• [What is expected] Without further comment, state how many lines in the listing below contain the word "code".

• [Dataset records]
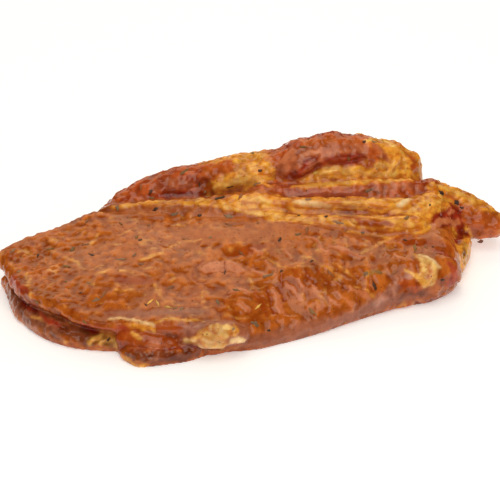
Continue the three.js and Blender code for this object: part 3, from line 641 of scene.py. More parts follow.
    "thread e": ("thread", [(122, 271, 1.8), (127, 270, 2.4), (133, 271, 2)]),
    "thread f": ("thread", [(88, 245, 2.4), (93, 241, 3), (98, 234, 2.2)]),
    "thread g": ("thread", [(155, 284, 1.6), (157, 292, 2), (161, 298, 1.6), (170, 304, 1.4), (181, 305, 1)]),
    "thread h": ("thread", [(172, 225, 1.2), (178, 224, 2), (185, 225, 1.2)]),
    "thread i": ("thread", [(268, 258, 1.2), (276, 263, 1.8), (284, 267, 1.4), (296, 268, 1)]),
    "thread j": ("thread", [
        (300, 256, 1.4), (310, 258, 1.8), (320, 264, 1.4), (330, 270, 1.8), (340, 277, 1.4),
    ]),
    "thread k": ("thread", [(333, 262, 1), (342, 270, 1.6), (352, 276, 1.4), (362, 282, 1)]),
    "thread l": ("thread", [(362, 252, 1.6), (370, 248, 2.4), (380, 243, 2.2), (390, 237, 1.8)]),
    "thread m": ("thread", [(318, 292, 1), (323, 298, 1.4), (327, 306, 1)]),
    "thread n": ("thread", [(18, 252, 2), (24, 250, 2.6), (30, 254, 1.6)]),
    "thread o": ("thread", [(26, 274, 2.4), (30, 281, 2.4), (27, 290, 2.6), (31, 297, 2)]),
    "thread p": ("thread", [(196, 304, 1.6), (205, 302, 2), (203, 293, 1.6), (210, 292, 1.4)]),
    "thread q": ("thread", [(120, 235, 1.4), (128, 231, 1.8), (136, 228, 1.2)]),
    "thread r": ("thread", [(355, 285, 1), (366, 290, 1.6), (374, 298, 1.4)]),
    "thread s": ("thread", [(248, 277, 1.4), (252, 282, 2), (250, 288, 1.4)]),
    "thread t": ("thread", [(48, 270, 1.4), (56, 272, 1.8), (62, 277, 1.2)]),
    "thread u": ("thread", [(112, 288, 1.2), (122, 291, 1.6), (134, 290, 1.2)]),
    "lobe red": ("pink", [(434, 250, 4), (446, 254, 5), (456, 261, 4)]),
    "lobe brown": ("ember", [(402, 282, 4), (409, 286, 5), (416, 288, 4)]),
    "lobe fat": ("curd", [
        (416, 254, 3), (423, 258, 6.6), (428, 264, 9), (430, 271, 9.4), (428, 278, 8), (425, 283, 4.6),
    ]),
    "lobe white": ("palefat", [
        (404, 270, 1.6), (411, 273, 2.4), (418, 275, 3), (422, 280, 3), (426, 284, 2.4),
    ]),
    "lobe white b": ("tendon", [(420, 254, 2), (427, 257, 2.6), (433, 262, 2.8), (438, 267, 2)]),
    "lobe orange": ("ember", [(423, 264, 1.4), (429, 268, 2.2), (431, 273, 2.2), (428, 278, 1.6)]),
    "lobe orange b": ("ember", [(411, 259, 2), (415, 263, 2.4), (412, 266, 1.8)]),
    "lobe right": ("pink", [(449, 263, 4), (455, 270, 5), (455, 278, 5), (449, 284, 4)]),
    "lip gloss": ("pink", [(12, 279, 4), (18, 286, 5), (25, 292, 4)]),
    # Painted shadow along the lip's edge, where it meets the lower leaf
    "lip rim": ("slit shadow", [
        (14, 291, 1.2), (22, 297, 1.6), (31, 303, 1.6), (44, 309, 1.4), (58, 314, 1.6), (70, 320, 1.8),
    ]),
    "lip under": ("pink", [(82, 324, 3), (94, 327, 3), (106, 329, 3), (118, 329, 2.8), (126, 329, 2.2)]),
    # Painted shadow in the gap under the lip
    "slit shadow": ("slit shadow", [(68, 320, 2), (78, 325, 3.4), (89, 330, 4), (100, 333, 2.4)]),
    "lip fat": ("tendon", [
        (110, 319, 1.6), (120, 319, 2.2), (132, 320, 2.4), (142, 322, 2.6), (152, 325, 2),
    ]),
    "lip fat low": ("fat", [(126, 325, 2), (136, 326, 3), (146, 328, 3), (153, 331, 2)]),
    "lip fat 2": ("palefat", [
        (155, 323, 1.2), (164, 321, 1.2), (176, 320, 1.2), (186, 319, 1.4), (196, 320, 1.4),
        (205, 321, 1.4),
    ]),
    "lip hollow": ("ember", [(160, 329, 4), (168, 329, 5), (177, 331, 5)]),
    # Painted reflection of the table beside the hollow
    "painted lilac sheen": ("painted lilac sheen", [(186, 331, 4), (193, 330, 4.4), (200, 327, 2.6)]),
    "lilac 2": ("painted lilac sheen", [(166, 333, 1.6), (170, 334, 2.4), (174, 335, 1.6)]),
    "knob": ("curd", [(184, 342, 3), (191, 341, 4.4), (199, 341, 4.6)]),
    "knob main": ("curd", [(206, 335, 7), (214, 331, 8), (223, 331, 8), (231, 332, 5.4)]),
    "knob low": ("curd", [(205, 344, 4), (214, 345, 3.6), (224, 344, 4)]),
    "knob end": ("tendon", [(231, 341, 2.4), (237, 341, 4), (242, 341, 2.4)]),
    "knob foot": ("tendon", [(199, 345, 1.8), (205, 348, 2), (213, 347, 2.4), (222, 347, 2)]),
    "knob white": ("tendon", [(184, 341, 1.6), (190, 340, 2), (195, 341, 1.4)]),
    "knob white b": ("tendon", [(205, 339, 1.4), (211, 341, 2), (216, 341, 1.2)]),
    "knob orange": ("ember", [(206, 329, 1), (212, 331, 1.4), (216, 335, 1)]),
    "knob crack": ("ember", [(200, 345, 0.6), (200, 339, 0.8), (203, 332, 0.8), (207, 326, 0.6)]),
    "knob crack b": ("ember", [(228, 338, 0.6), (231, 334, 0.8), (230, 328, 0.6)]),
    "knob crack c": ("fat", [(213, 342, 0.7), (219, 339, 0.8), (226, 340, 0.7)]),
    "knob brown": ("fat", [(235, 326, 1.6), (238, 331, 2), (235, 336, 1.4)]),
    # Painted reflection of the table along the lower leaf's edge
    "lower leaf edge": ("painted lilac sheen", [(8, 284, 3), (10, 296, 4), (16, 308, 4), (25, 320, 4), (36, 328, 3)]),
    "lower leaf left": ("brown", [(14, 292, 3), (20, 302, 5), (30, 314, 7), (44, 324, 8), (58, 332, 8)]),
    # Painted sheen on the lower leaf
    "leaf gloss": ("purple", [(40, 314, 3), (48, 320, 4), (56, 324, 3.4)]),
    "lower leaf red": ("crimson", [(22, 300, 3), (28, 306, 4), (36, 311, 3)]),
    "lower leaf mid": ("dusk", [(48, 316, 4), (62, 325, 7), (76, 333, 7.6), (88, 340, 6)]),
    "leaf dark a": ("crimson", [(38, 313, 1.6), (50, 322, 2.4), (60, 327, 2)]),
    "leaf dark b": ("dusk", [(66, 333, 1.6), (80, 338, 2.4), (92, 343, 2)]),
    "leaf spot a": ("thread", [(33, 316, 1.4), (37, 318, 2), (41, 321, 1.2)]),
    "leaf spot b": ("thread", [(62, 340, 1.4), (67, 342, 2), (71, 343, 1.2)]),
    "herby fat": ("olive", [(90, 341, 4), (97, 338, 5), (106, 340, 6), (115, 342, 5)]),
    "herby light": ("palefat", [(92, 339, 2.4), (97, 337, 2.6), (101, 336, 1.6)]),
    "lower lobe": ("ember", [(122, 337, 5), (132, 338, 7), (144, 342, 7), (156, 345, 6)]),
    "lobe spot": ("palefat", [(131, 334, 1.6), (137, 336, 2.6), (141, 339, 1.8)]),
    # Painted sheen on the lower lobe's end
    "lobe end": ("purple", [(148, 345, 3.4), (158, 346, 4.6), (167, 346, 3.4)]),
    "lobe shade": ("slit shadow", [
        (120, 349, 1.2), (132, 351, 1.4), (146, 353, 1.6), (160, 352, 1.4), (172, 349, 1.4), (184, 346, 2),
        (198, 348, 1.6),
    ]),
    "flap red": ("dusk", [(128, 355, 3), (146, 358, 5.4), (162, 358, 5.4), (180, 356, 5.4), (196, 353, 4.4)]),
    # Painted reflection of the table on the flap
    "flap gloss": ("painted lilac sheen", [(151, 359, 1.2), (156, 358, 1)]),
    "flap fat": ("fat", [(121, 355, 2.6), (126, 361, 4), (136, 365, 4.6), (144, 365, 3.4)]),
    "flap light": ("tendon", [(136, 366, 1.6), (141, 367, 1.8)]),
    "tab": ("ember", [(211, 353, 2.4), (218, 353, 2.4)]),
}


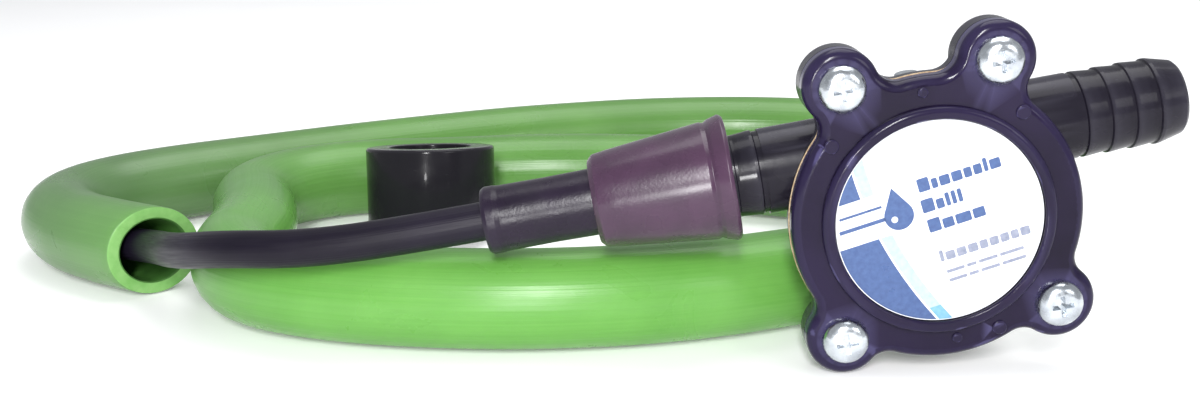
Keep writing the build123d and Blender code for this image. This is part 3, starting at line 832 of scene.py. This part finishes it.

• [The solution] 2